▶ Task requirements: Repeat each line word for word.
***
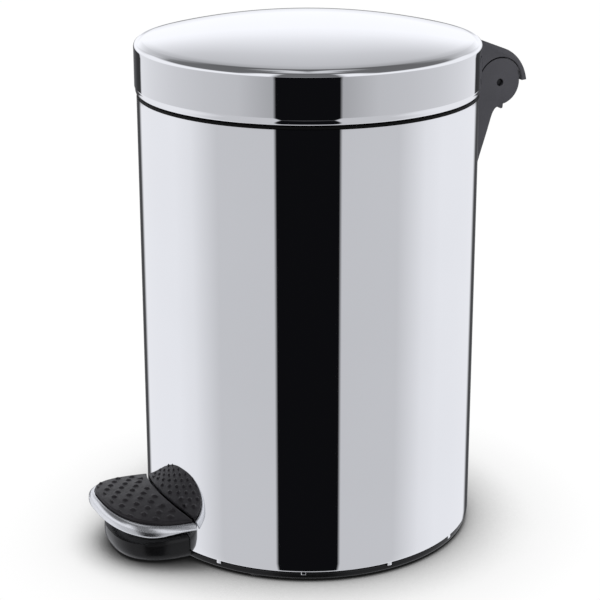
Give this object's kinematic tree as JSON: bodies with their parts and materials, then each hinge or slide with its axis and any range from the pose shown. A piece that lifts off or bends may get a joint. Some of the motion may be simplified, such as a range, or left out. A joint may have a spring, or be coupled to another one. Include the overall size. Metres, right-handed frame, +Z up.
{
  "type": "pedal bin",
  "caption": "Round steel pedal bin with a domed hinged lid, a foot pedal on a lever and lift rod, and a lift-out bucket with a bail handle.",
  "frame": {"origin": "on the floor, on the axis of the round body, midway between the pedal's tip and the hinge hood's tip", "axes": "+Z up along the body's axis, -Y towards the pedal, +Y towards the lid hinge, +X along the hinge pin"},
  "size_m": [0.2528, 0.352, 0.389],
  "materials": {
    "mirror_steel": "mirror-polished stainless steel",
    "pedal_chrome": "bright, slightly softened",
    "plain_steel": "zinc-plated, satin",
    "black_plastic": "moulded, semi-gloss",
    "grey_plastic": "moulded, fine matte grain",
    "bucket_plastic": "moulded, matte",
    "pedal_rubber": "matte, with raised grip bumps",
    "rubber": "matte"
  },
  "bodies": {
    "bin_body": {"outer_shell": "mirror_steel", "top_trim_ring": "black_plastic", "base_ring": "black_plastic", "base_plate": "plain_steel", "rubber_foot_1": "rubber", "rubber_foot_2": "rubber", "rubber_foot_3": "rubber", "rubber_foot_4": "rubber", "pedal_bracket": "plain_steel", "pedal_pivot_pin": "plain_steel", "rod_guide_lower": "black_plastic", "rod_guide_upper": "black_plastic", "hinge_bracket": "grey_plastic", "hinge_pin": "plain_steel", "hinge_backing_plate": "plain_steel", "bracket_screw_1": "plain_steel", "bracket_screw_2": "plain_steel", "bracket_screw_3": "plain_steel", "bracket_screw_4": "plain_steel"},
    "pedal": {"pedal_tray": "pedal_chrome", "pedal_pad": "pedal_rubber", "pedal_lever": "plain_steel", "pedal_rivet_1": "plain_steel", "pedal_rivet_2": "plain_steel"},
    "lift_rod": {"lift_rod": "plain_steel", "rod_head": "black_plastic", "rod_collar": "plain_steel"},
    "lid": {"lid_shell": "mirror_steel", "lid_liner": "black_plastic", "hinge_arm": "grey_plastic", "crank_pin": "plain_steel", "lid_screw_1": "plain_steel", "lid_screw_2": "plain_steel", "lid_bumper_1": "rubber", "lid_bumper_2": "rubber", "lid_bumper_3": "rubber"},
    "bucket": {"inner_bucket": "bucket_plastic"},
    "bail": {"bail_wire": "plain_steel", "bail_grip": "black_plastic"}
  },
  "joints": [
    {"name": "lid_hinge", "type": "hinge", "parent": "bin_body", "child": "lid", "pos_m": [0, 0.1492, 0.3318], "axis": [-1, 0, 0], "range_deg": [0, 78]},
    {"name": "pedal_press", "type": "hinge", "parent": "bin_body", "child": "pedal", "pos_m": [0, -0.108, 0.032], "axis": [1, 0, 0], "range_deg": [-0.2, 12.19]},
    {"name": "rod_lift", "type": "slide", "parent": "bin_body", "child": "lift_rod", "axis": [0, 0, 1], "range_m": [-0.0003, 0.04687]},
    {"name": "bucket_lift", "type": "slide", "parent": "bin_body", "child": "bucket", "axis": [0, 0, 1], "range_m": [0, 0.008]},
    {"name": "bail_swing", "type": "hinge", "parent": "bucket", "child": "bail", "pos_m": [0, 0, 0.3355], "axis": [-1, 0, 0], "range_deg": [0, 7]}
  ],
  "couplings": [
    {"joint": "pedal_press", "follows": "lid_hinge", "ratio": 0.15368},
    {"joint": "rod_lift", "follows": "lid_hinge", "m_per_rad": 0.034208}
  ]
}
***
▶ Complete response:
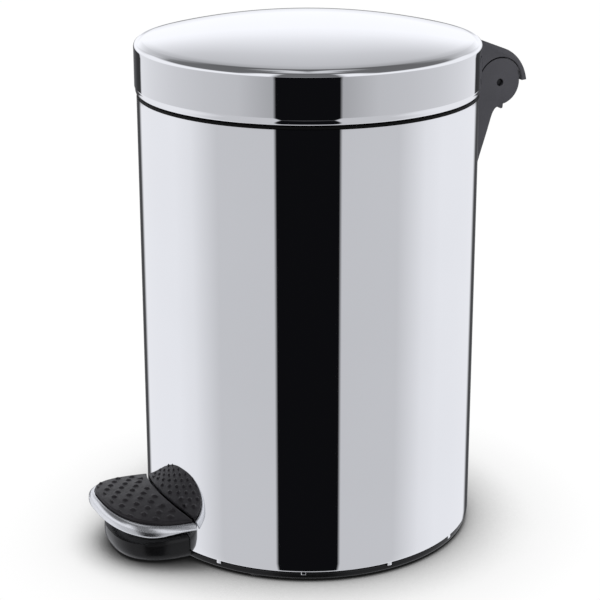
Give this object's kinematic tree as JSON: bodies with their parts and materials, then each hinge or slide with its axis and any range from the pose shown. A piece that lifts off or bends may get a joint. Some of the motion may be simplified, such as a range, or left out. A joint may have a spring, or be coupled to another one. Include the overall size. Metres, right-handed frame, +Z up.
{
  "type": "pedal bin",
  "caption": "Round steel pedal bin with a domed hinged lid, a foot pedal on a lever and lift rod, and a lift-out bucket with a bail handle.",
  "frame": {"origin": "on the floor, on the axis of the round body, midway between the pedal's tip and the hinge hood's tip", "axes": "+Z up along the body's axis, -Y towards the pedal, +Y towards the lid hinge, +X along the hinge pin"},
  "size_m": [0.2528, 0.352, 0.389],
  "materials": {
    "mirror_steel": "mirror-polished stainless steel",
    "pedal_chrome": "bright, slightly softened",
    "plain_steel": "zinc-plated, satin",
    "black_plastic": "moulded, semi-gloss",
    "grey_plastic": "moulded, fine matte grain",
    "bucket_plastic": "moulded, matte",
    "pedal_rubber": "matte, with raised grip bumps",
    "rubber": "matte"
  },
  "bodies": {
    "bin_body": {"outer_shell": "mirror_steel", "top_trim_ring": "black_plastic", "base_ring": "black_plastic", "base_plate": "plain_steel", "rubber_foot_1": "rubber", "rubber_foot_2": "rubber", "rubber_foot_3": "rubber", "rubber_foot_4": "rubber", "pedal_bracket": "plain_steel", "pedal_pivot_pin": "plain_steel", "rod_guide_lower": "black_plastic", "rod_guide_upper": "black_plastic", "hinge_bracket": "grey_plastic", "hinge_pin": "plain_steel", "hinge_backing_plate": "plain_steel", "bracket_screw_1": "plain_steel", "bracket_screw_2": "plain_steel", "bracket_screw_3": "plain_steel", "bracket_screw_4": "plain_steel"},
    "pedal": {"pedal_tray": "pedal_chrome", "pedal_pad": "pedal_rubber", "pedal_lever": "plain_steel", "pedal_rivet_1": "plain_steel", "pedal_rivet_2": "plain_steel"},
    "lift_rod": {"lift_rod": "plain_steel", "rod_head": "black_plastic", "rod_collar": "plain_steel"},
    "lid": {"lid_shell": "mirror_steel", "lid_liner": "black_plastic", "hinge_arm": "grey_plastic", "crank_pin": "plain_steel", "lid_screw_1": "plain_steel", "lid_screw_2": "plain_steel", "lid_bumper_1": "rubber", "lid_bumper_2": "rubber", "lid_bumper_3": "rubber"},
    "bucket": {"inner_bucket": "bucket_plastic"},
    "bail": {"bail_wire": "plain_steel", "bail_grip": "black_plastic"}
  },
  "joints": [
    {"name": "lid_hinge", "type": "hinge", "parent": "bin_body", "child": "lid", "pos_m": [0, 0.1492, 0.3318], "axis": [-1, 0, 0], "range_deg": [0, 78]},
    {"name": "pedal_press", "type": "hinge", "parent": "bin_body", "child": "pedal", "pos_m": [0, -0.108, 0.032], "axis": [1, 0, 0], "range_deg": [-0.2, 12.19]},
    {"name": "rod_lift", "type": "slide", "parent": "bin_body", "child": "lift_rod", "axis": [0, 0, 1], "range_m": [-0.0003, 0.04687]},
    {"name": "bucket_lift", "type": "slide", "parent": "bin_body", "child": "bucket", "axis": [0, 0, 1], "range_m": [0, 0.008]},
    {"name": "bail_swing", "type": "hinge", "parent": "bucket", "child": "bail", "pos_m": [0, 0, 0.3355], "axis": [-1, 0, 0], "range_deg": [0, 7]}
  ],
  "couplings": [
    {"joint": "pedal_press", "follows": "lid_hinge", "ratio": 0.15368},
    {"joint": "rod_lift", "follows": "lid_hinge", "m_per_rad": 0.034208}
  ]
}